Giova ricordare che la visione estremamente estetizzante dell’immenso scrittore, poeta e aforista, nonché drammaturgo, giornalista e saggista, al secolo Oscar Fingal O’ Flahertie Wills Wilde, venne irrimediabilmente compromessa dopo l’accadimento – carcere, talchè il poema, dalla intitolazione originale “The ballad of Reading Gaol” è l’ultima Sua Opera e tocca vette di intensità drammatica altissime.
La pubblicazione iniziale avvenne sotto lo pseudonimo di C.3-3, riferibile al proprio numero nel campo di prigionia.
Non è direttamente incentrata sulla personale tragica esperienza (che tuttavia ben traspare e connota lo strepitoso testo) ma sugli incontri con gli altri “sciagurati”,in special modo con Wooldridge, al quale l’Autore dedica l’Opera.

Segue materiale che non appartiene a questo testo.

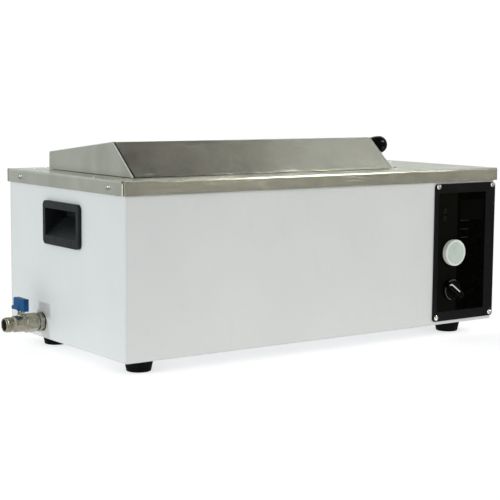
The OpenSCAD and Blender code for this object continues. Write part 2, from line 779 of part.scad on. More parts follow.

La descrizione del personaggio è sublime, dall’aspetto alle emozioni sottese, a quella sua inspiegabile allegria, al suo saper ancora godere del tempo a disposizione, alla sua indifferente soddisfazione, incomprensibile dall’esterno, mano a mano che si avvicina il giorno della esecuzione.
La parte concernente la tomba scavata per accogliere il corpo defunto del condannato, così come quella riguardante il suo funerale sono magistrali… non esiste più la speranza, tutto è oscuro e intriso di paura, e l’ombra della morte fa sì che non si riesca più a intravedere neppure “quel lembo di azzurro che in carcere chiamano cielo”. Sono solo possibili riferimenti al Cristo, ma umano..troppo umano. L’ultima stanza della ballata riprende il refrain fondamentale, divenuto celeberrimo, id est”And all man kill the thing they love”.
In conclusione ,un incipit al Teatro tindaritano davvero di grande effetto, che pone le giuste basi di un degno prosieguo delle rappresentazioni in programma ,tutte di qualità indiscussa, mettendo in luce il valore del Direttore artistico, Tindaro Granata, che già nella pregressa Rassegna ha dato ottima prova delle sue capacità di mettere il focus su testi, interpreti e registi meritevoli, in grado di proporre tematiche etico-sociali di rilievo e di scegliere una squadra di eccellenti collaboratori, e location diversificate in guisa da rispondere ad una logica sensata. Chapeau…e alla prossima rappresentazione.